The spatial resolution of satellite datasets, as well as the resolution across the frequency spectrum, are both improving, with missions in the pipeline set to bring new measurements, higher accuracy and shorter revisit times. However, these improvements have associated challenges, such as the need to bridge the scale differences between observations and models.
Participants noted the importance of methodologies to take advantage of the high resolution imagery available in remote sensing datasets to study spatial patterning and nonlinear disturbance effects – such as for monitoring forest fragmentation, Arctic thaw lake extent, or the surface melt ponds of ice shelves. They also noted new products being generated for monitoring fragile, liminal systems – such as the Global Mangrove Watch project. Monitoring of coastal and Arctic ecosystems was noted as an area needing more development.

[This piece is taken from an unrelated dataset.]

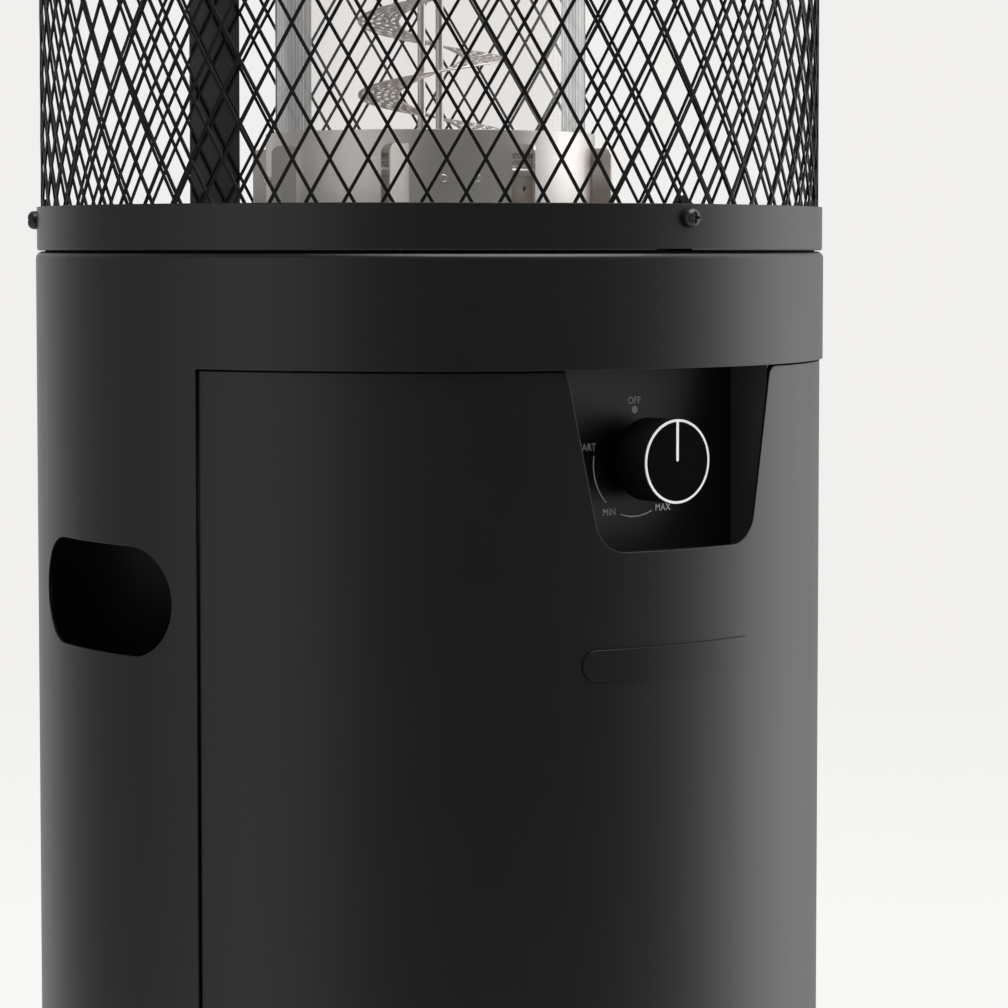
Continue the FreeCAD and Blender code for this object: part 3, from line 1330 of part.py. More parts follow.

Feedback from the meeting was very positive. In particular, modellers reported that remote sensing was viewed as an emerging opportunity, and felt that holding the meeting online meant the group was more mixed and therefore more valuable for learning new information and making new contacts. There is strong enthusiasm for follow-up collaborations and for writing papers using a collaborative platform. Participants suggested holding regular catch-up meetings, for example through the AIMES working group, to intensify the exchange between remote sensing experts and modellers as well as with stakeholders working on policy communication. The group hope to convene a session at EGU or a follow-up with an ISSI workshop building on the same topic.